I love books, ordinarily. And I love to read. But sometimes, there is a book that is so awful or hard to understand that I never go back to re-read it. Especially books for school. This is prompted by my parents getting me a “challenging” literature program for next year. We got it yesterday, complete with 26 books to read in 36 weeks, plus journaling and daily vocabulary stuff. Plus essays and poetry. They tell me I’ll enjoy it. It’s gonna be arduous. So here are my top five least favorite books of all time, and I would love to hear yours.

Also, please don’t throw rotten fruit. 

1. Anna Karenina, by Leo Tolstoy- I loathed this book. It is the only book in the history of Olivia that I didn’t finish. Also, I think that the title is pronounced “Anna Karen-nina” but everybody else on the planet thinks it’s “Anna Karena”.
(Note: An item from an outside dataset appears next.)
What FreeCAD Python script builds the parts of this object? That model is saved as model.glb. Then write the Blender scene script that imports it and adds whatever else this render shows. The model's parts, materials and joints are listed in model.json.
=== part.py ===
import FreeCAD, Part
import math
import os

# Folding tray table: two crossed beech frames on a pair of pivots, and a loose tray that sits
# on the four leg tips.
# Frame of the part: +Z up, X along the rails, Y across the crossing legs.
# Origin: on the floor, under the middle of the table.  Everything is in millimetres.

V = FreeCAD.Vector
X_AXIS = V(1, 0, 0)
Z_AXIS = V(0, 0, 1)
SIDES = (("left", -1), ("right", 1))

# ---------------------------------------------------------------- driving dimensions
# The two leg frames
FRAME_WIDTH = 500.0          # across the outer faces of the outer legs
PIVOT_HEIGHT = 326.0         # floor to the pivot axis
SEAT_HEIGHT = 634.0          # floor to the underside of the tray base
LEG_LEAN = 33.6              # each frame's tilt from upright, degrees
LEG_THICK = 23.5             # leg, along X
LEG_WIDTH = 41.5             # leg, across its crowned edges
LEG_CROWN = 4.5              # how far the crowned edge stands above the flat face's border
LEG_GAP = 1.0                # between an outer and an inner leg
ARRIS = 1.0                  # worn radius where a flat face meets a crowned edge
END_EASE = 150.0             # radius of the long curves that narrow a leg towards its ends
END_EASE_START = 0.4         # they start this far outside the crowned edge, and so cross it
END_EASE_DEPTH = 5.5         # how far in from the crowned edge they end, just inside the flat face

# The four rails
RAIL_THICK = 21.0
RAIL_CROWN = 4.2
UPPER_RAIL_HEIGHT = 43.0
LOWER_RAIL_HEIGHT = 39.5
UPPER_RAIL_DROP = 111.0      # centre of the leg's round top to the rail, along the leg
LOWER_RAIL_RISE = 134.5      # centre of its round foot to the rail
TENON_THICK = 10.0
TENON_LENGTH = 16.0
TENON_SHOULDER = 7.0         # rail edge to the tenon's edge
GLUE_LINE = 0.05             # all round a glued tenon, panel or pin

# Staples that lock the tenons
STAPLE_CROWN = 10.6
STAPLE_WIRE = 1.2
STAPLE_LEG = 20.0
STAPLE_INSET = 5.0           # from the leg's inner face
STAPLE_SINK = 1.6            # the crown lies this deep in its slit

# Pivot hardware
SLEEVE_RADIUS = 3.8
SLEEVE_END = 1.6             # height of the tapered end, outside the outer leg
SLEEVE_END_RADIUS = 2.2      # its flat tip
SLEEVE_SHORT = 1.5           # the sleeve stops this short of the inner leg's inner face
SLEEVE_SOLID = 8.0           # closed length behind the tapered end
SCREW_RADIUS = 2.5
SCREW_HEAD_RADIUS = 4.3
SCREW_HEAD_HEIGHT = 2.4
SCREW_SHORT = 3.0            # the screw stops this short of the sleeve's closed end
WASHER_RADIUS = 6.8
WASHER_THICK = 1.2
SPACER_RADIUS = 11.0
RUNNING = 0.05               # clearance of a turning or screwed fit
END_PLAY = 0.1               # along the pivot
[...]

2. The Red Badge of Courage, by Stephen Crane- I think I’ve mentioned that I don’t like this one. Or anything else by Stephen Crane. Even his poetry is depressing. And the ending is such a disappointment.

3. The Pearl, by John Stinebeck- This was also violent, and I fell into a deep depression after reading it and ate nothing but avocados for two weeks.
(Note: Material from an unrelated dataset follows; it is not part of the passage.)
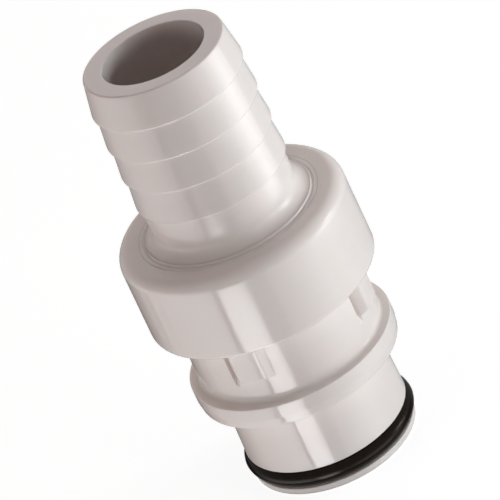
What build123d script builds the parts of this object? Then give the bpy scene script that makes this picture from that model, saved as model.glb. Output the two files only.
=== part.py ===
from build123d import *
import math
import os

# Male half of a quick disconnect coupling for flexible tubing, with its own shut-off valve.
# It stands on the end face of its nose, centred on the Z axis, with the hose barb on top.
# Lengths are millimetres. Radii are measured from the Z axis, heights upwards.

# Nose: the smooth spigot that enters the socket half
nose_height = 13.8
nose_lip_radius = 12.0
nose_lip_height = 1.0
nose_radius = 11.95
nose_root_radius = 11.65
nose_root_round = 0.8
nose_tip_round = 0.24
mouth_lead_in = 0.35

# O-ring on the nose, in its gland
o_ring_section = 2.62
o_ring_outer_radius = 12.53
o_ring_seat_gap = 0.02
gland_side_gap = 0.115
gland_corner_round = 0.15

# Latch flange: its lower band leads in, its flat top is what the latch holds
flange_height = 3.4
flange_radius = 14.8
flange_entry_radius = 14.6
flange_entry_height = 1.4
flange_lower_round = 0.3
flange_upper_round = 0.15

# Neck: the groove that the latch plate drops into
neck_height = 9.9
neck_radius = 13.25
neck_foot_round = 0.5
neck_top_round = 0.3

# Lugs on the neck, which key the half against turning in the latch; the relief is a narrow
# groove along the foot of one flank, so that the mating key seats on the flank
lug_count = 4
lug_rise = 1.05
lug_root_width = 5.6
lug_crest_width = 3.7
lug_root_length = 6.1
lug_crest_length = 5.7
lug_sink = 0.5
lug_round = 0.2
lug_relief_width = 0.6
lug_relief_depth = 0.7
lug_relief_length = 5.1
lug_relief_run_out = 1.9

# Collar: the grip, a cup that takes the hose barb's plug
collar_height = 12.55
collar_radius = 16.47
collar_top_radius = 16.35
collar_floor = 2.4
collar_lower_round = 0.6
collar_upper_round = 1.7

# Flow passage through the body
mouth_radius = 6.4
mouth_land = 1.2
gland_bore_radius = 8.5
nose_bore_radius = 9.7
neck_bore_radius = 10.8
gland_bore_height = 5.0
flange_web = 2.5
bore_corner_round = 0.4

# Hose barb: stem, barbs and mouth
barb_height = 26.35
barb_count = 4
barb_pitch = 5.0
barb_first_drop = 5.2
barb_crest_radius = 10.9
barb_root_radius = 10.36
barb_mouth_radius = 10.0
barb_crest_round = 0.22
barb_mouth_round = 0.2
hose_bore_radius = 7.3

# Foot of the hose barb and the plug welded into the collar
foot_land = 0.85
foot_height = 0.35
foot_flare_round = 1.6
foot_groove_width = 0.35
foot_groove_depth = 0.12
plug_weld_gap = 0.05
plug_wall = 2.1
plug_disc = 3.0
weld_line_chamfer = 0.08
plug_inner_round = 1.0

# Valve guide: a ring, arms and a hub, clamped between the collar floor and the plug
guide_ring_height = 2.0
guide_ring_gap = 0.05
guide_arm_count = 4
guide_arm_width = 1.7
guide_arm_rise = 0.8
guide_seat_drop = 1.5
guide_seat_height = 1.2
guide_seat_radius = 5.6
guide_hub_radius = 3.9
guide_hub_drop = 6.5
guide_hub_rise = 1.0
guide_running_gap = 0.06
hub_round = 0.4

# Valve poppet: a head that closes the nose and a stem that slides in the guide
poppet_travel = 5.5
poppet_recess = 0.5
poppet_mouth_gap = 0.4
poppet_head_radius = 7.7
poppet_head_top = 5.0
poppet_edge_round = 0.3
poppet_boss_radius = 3.9
poppet_boss_height = 2.0
poppet_rib_radius = 3.2
poppet_rib_width = 1.4
poppet_stem_radius = 2.0
poppet_stem_stand_out = 0.5
poppet_stem_chamfer = 0.4
poppet_stop_gap = 0.1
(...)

I made that up. But it was sad. I liked the Grapes of Wrath, also by Stinebeck, but Tortilla Flat was just about a bunch of Mexican guys getting drunk and setting houses on fire. If you do read Tortilla Flat, grappa makes an excellent vocabulary word. It means Italian brandy.

Back to the subject.

4. The Snake Dreamer, by some author I don’t remember- Bleaaarrrrggghhhhh.

5. Anything by Earnest Hemingway- is it any wonder he committed suicide? I mean, at the end of A Farewell To Arms, the girl dies and the guy walks home in the rain. What kind of letdown is that? Ben saw the title of that one, went to my dad, and told him that the book was so depressing it made him want to cut off his arm. Get it?

Tell me yours! I love comments. Comments are wonnnnnnnderful. You are getting sleeeeeepy. Your eyelids are heavvvvvyyy. Leave a commmmmmment.

And Ethan Frome was not so delightful either.